Cath and Wren are twins. Wren is the outgoing one, the pretty one, the fun one. And Cath stays home and writes Simon Snow (think Harry Potter) fanfiction. She’s really good at it: her stories get thousands of hits, and are widely talked about on the fanfiction sites.

But none of that is going to matter now that they’re freshmen at the University of Nebraska. Cath wanted to go the safe route by rooming with Wren. But, for Wren, that wasn’t an option. So Cath is forced to branch out. Experience things. Actually have a life.
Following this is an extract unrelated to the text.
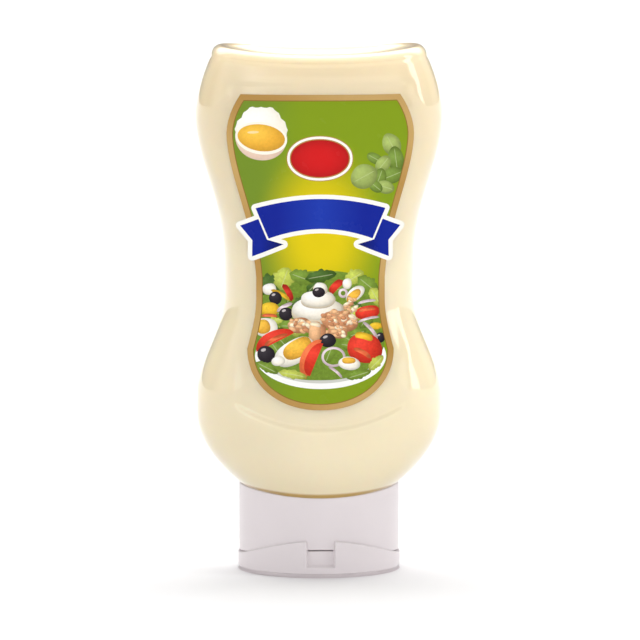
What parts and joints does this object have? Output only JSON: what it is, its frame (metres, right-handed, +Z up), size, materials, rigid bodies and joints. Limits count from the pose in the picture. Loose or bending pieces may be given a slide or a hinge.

In many ways, this is a love story to those who write fanfiction. Yes, Cath is an introvert, and no she doesn’t want to engage in what most people call “living”, but in no way does Rowel make Cath seem pathetic. She puts her in contrast to Wren, who spends weekends (and some weeknight) partying until we hours (the “normal” college experience) and lets us choose on our own. Perhaps some readers will see Cath as pathetic and without a life, but I never did. (Perhaps, too, that’s because I’m an introvert and I have a nerdy family who actually read — and write — fanfiction.)

It’s also a traditional love story. Cath’s roommate, Reagan, has a boy, Levi, kicking around. Cath thinks they’re dating, but eventually realizes that it’s really her Levi is interested in. And it’s their romance that made the book for me. Levi is so danged good and it was a pleasure watching the good guy get the girl. (So often it’s the “bad” one.) I loved the banter, I loved the push and pull, and I loved watching Levi draw Cath out of her shell, while simultaneously wholly accepting her for who she is.

The ending was a bit pat, I thought, and all the drama with her parents (dad’s a bit on the manic side; mom walked out on The 9/11, and Cath is understandably resistant to her attempts to reconnect) was a bit over-the-top. And while I appreciated that Rowell was reaching out to those who immerse themselves in a fandom, including pages and pages of Cath’s fanfiction was a little boring for me.

Even with the quibbles, though, I thoroughly enjoyed reading this one.